In this manner, energy analysis of charged particles having different masses may be accomplished by guiding the particle beams 13a to 13e having different momenta from the momentum analyzer 7 to the corresponding energy analyzers 8a to 8e, and applying voltages, corresponding to the energies of particles having different masses, to the electrodes of the respective energy analyzers 8a to 8e, as shown in FIG. 2.
The particles which pass through the energy analyzers 8a to 8e then become incident on the ion detectors 9a to 9e which produce electric signals. In order to count the number of every type of particles, the ion detectors conveniently comprise secondary electron multiplier. In order to measure the energy intensity, the ion detectors conveniently comprise Faraday cups.

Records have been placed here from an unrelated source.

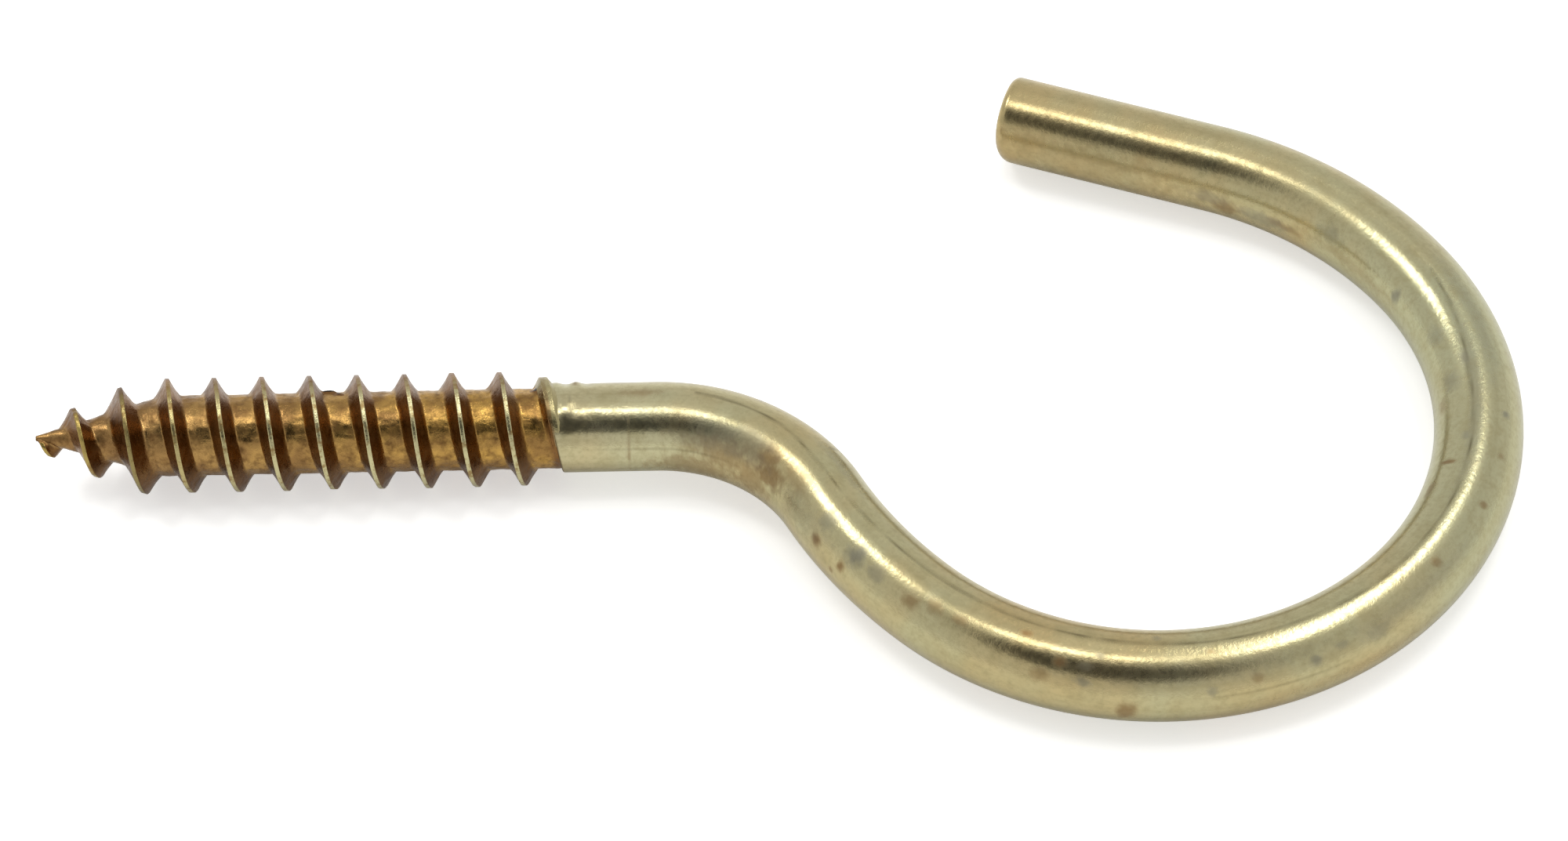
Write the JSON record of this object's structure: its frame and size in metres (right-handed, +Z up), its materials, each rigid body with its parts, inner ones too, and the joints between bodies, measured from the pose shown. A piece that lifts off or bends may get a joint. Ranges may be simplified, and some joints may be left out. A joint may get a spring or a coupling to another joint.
{
  "type": "cup hook",
  "caption": "Screw-in cup hook bent from round brass wire: gimlet-pointed wood-screw thread, curved neck and an open ring with a straight end, lying flat.",
  "frame": {"origin": "on the surface that the hook lies on, under the centre of its bounding box", "axes": "+X along the screw from its point towards the ring, +Y towards the mouth of the ring, +Z up from the surface it lies on"},
  "size_m": [0.0796, 0.044, 0.0064],
  "materials": {
    "brass_wire": "semi-polished drawn brass wire, lightly tarnished, with a darker bronze-brown rolled thread"
  },
  "bodies": {
    "root": {"cup_hook": "brass_wire"}
  },
  "joints": []
}
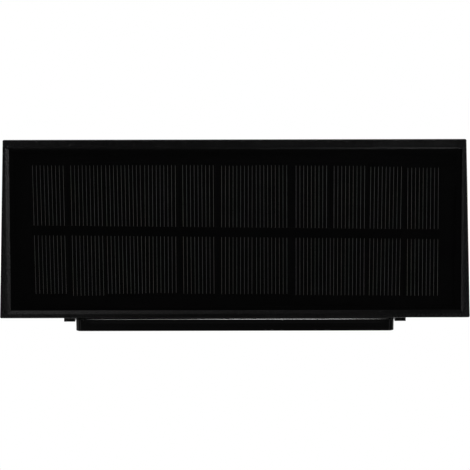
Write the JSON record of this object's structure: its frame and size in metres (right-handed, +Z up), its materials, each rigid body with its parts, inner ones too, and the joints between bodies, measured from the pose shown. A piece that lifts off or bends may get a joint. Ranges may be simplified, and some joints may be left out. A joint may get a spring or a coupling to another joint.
{
  "type": "solar fence light",
  "caption": "Wedge-shaped solar fence light: panel in a wide black rim, frosted lamp window underneath, hung on a screw-on fence bracket.",
  "frame": {"origin": "centre of the bracket's back face, on the fence", "axes": "X along the fence, +Y into the fence, +Z up"},
  "size_m": [0.1894, 0.078, 0.054],
  "materials": {
    "moulded_black": "fine spark-eroded texture",
    "bracket_black": "smooth, slightly glossy",
    "backboard_black": "solder-resist coated board",
    "solar_cell": "dark silicon with fine silver fingers",
    "tinned_strip": "tinned copper",
    "black_film": "black film",
    "panel_cover": "clear cast cover, satin surface",
    "sealant": "cured black sealant",
    "adhesive": "white foam tape",
    "soft_black": "moulded soft ring",
    "screw_steel": "stainless steel",
    "frosted_lens": "frosted, light-diffusing",
    "silicone_grey": "grey silicone",
    "white_plastic": "white reflector",
    "white_board": "white solder resist",
    "green_board": "green solder resist",
    "led_package": "yellow phosphor in a white package",
    "board_component": "chips, coil and capacitors",
    "socket_white": "natural nylon",
    "switch_black": "switch body",
    "plunger_white": "switch plunger",
    "button_black": "smooth dished button",
    "can_steel": "nickel-plated steel",
    "battery_film": "plain blue shrunk film",
    "contact_metal": "nickel-plated brass strip",
    "lead_jacket": "thin wire insulation"
  },
  "bodies": {
    "bracket": {"fence_bracket": "bracket_black"},
    "lamp": {"housing": "moulded_black", "solar_backboard": "backboard_black", "solar_cells": "solar_cell", "cell_ribbons": "tinned_strip", "ribbon_mask": "black_film", "panel_cover": "panel_cover", "panel_sealant": "sealant", "panel_adhesive": "adhesive", "lead_grommet": "soft_black", "base_cover": "moulded_black", "base_gasket": "soft_black", "base_screws": "screw_steel", "lens": "frosted_lens", "lens_gasket": "silicone_grey", "reflector_tray": "white_plastic", "led_board": "white_board", "leds": "led_package", "led_screws": "screw_steel", "control_board": "green_board", "board_parts": "board_component", "board_sockets": "socket_white", "board_screws": "screw_steel", "switch_body": "switch_black", "button_seal": "silicone_grey", "battery_cell": "can_steel", "battery_sleeve": "battery_film", "battery_cradle": "moulded_black", "battery_spring": "contact_metal", "battery_contact": "contact_metal", "panel_leads": "lead_jacket", "battery_leads": "lead_jacket", "led_leads": "lead_jacket"},
    "button": {"button_cap": "button_black", "switch_plunger": "plunger_white"}
  },
  "joints": [
    {"name": "lamp_lift", "type": "slide", "parent": "bracket", "child": "lamp", "axis": [0, 0, 1], "range_m": [0, 0.007]},
    {"name": "button_press", "type": "slide", "parent": "lamp", "child": "button", "axis": [0, 0, 1], "range_m": [0, 0.0012], "stiffness_N_per_m": 800, "springref_m": -0.001}
  ]
}
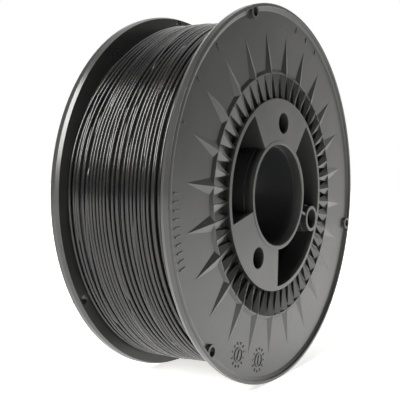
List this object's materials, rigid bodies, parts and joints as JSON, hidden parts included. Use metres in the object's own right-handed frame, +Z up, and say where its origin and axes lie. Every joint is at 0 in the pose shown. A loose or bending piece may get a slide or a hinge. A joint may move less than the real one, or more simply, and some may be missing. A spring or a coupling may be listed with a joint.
{
  "type": "filament spool",
  "caption": "Filament spool with ribbed side discs, a wide axle bore, hub windows and pin holes, fully wound with black filament.",
  "frame": {"origin": "centre of the spool: on the axle bore's axis, midway between the two side discs", "axes": "+Y along the axle from the front disc to the rear disc, +Z up as the spool stands on its rims, +X to the right seen from the front (-Y) side"},
  "size_m": [0.2, 0.07, 0.2],
  "materials": {
    "side_disc_plastic": "satin moulded polystyrene, charcoal black",
    "core_plastic": "satin moulded polystyrene, black",
    "filament": "smooth extruded filament, black, satin gloss"
  },
  "bodies": {
    "root": {"front_side_disc": "side_disc_plastic", "rear_side_disc": "side_disc_plastic", "winding_drum": "core_plastic", "axle_sleeve": "core_plastic", "key_tie_tube": "core_plastic", "upper_tie_tube": "core_plastic", "lower_tie_tube": "core_plastic", "filament_winding": "filament"}
  },
  "joints": []
}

With a conventional neutral particle analyzer, the voltage to be applied to the energy analyzer must be varied to correspond to the mass of the particles to be analyzed as described above in order to obtain the energy distribution of the neutral particles having different masses. Therefore, the analysis time of the desired particles having a specific mass in the total analysis time is limited. Moreover, it is impossible to perform the simultaneous measurement of the energy distributions of the particles having different masses. Since the energy analyzers are large in size and must be arranged in arc-shapes, the number of analyzers which may be used is limited due to spatial factors. This results in a disadvantage of low energy resolution.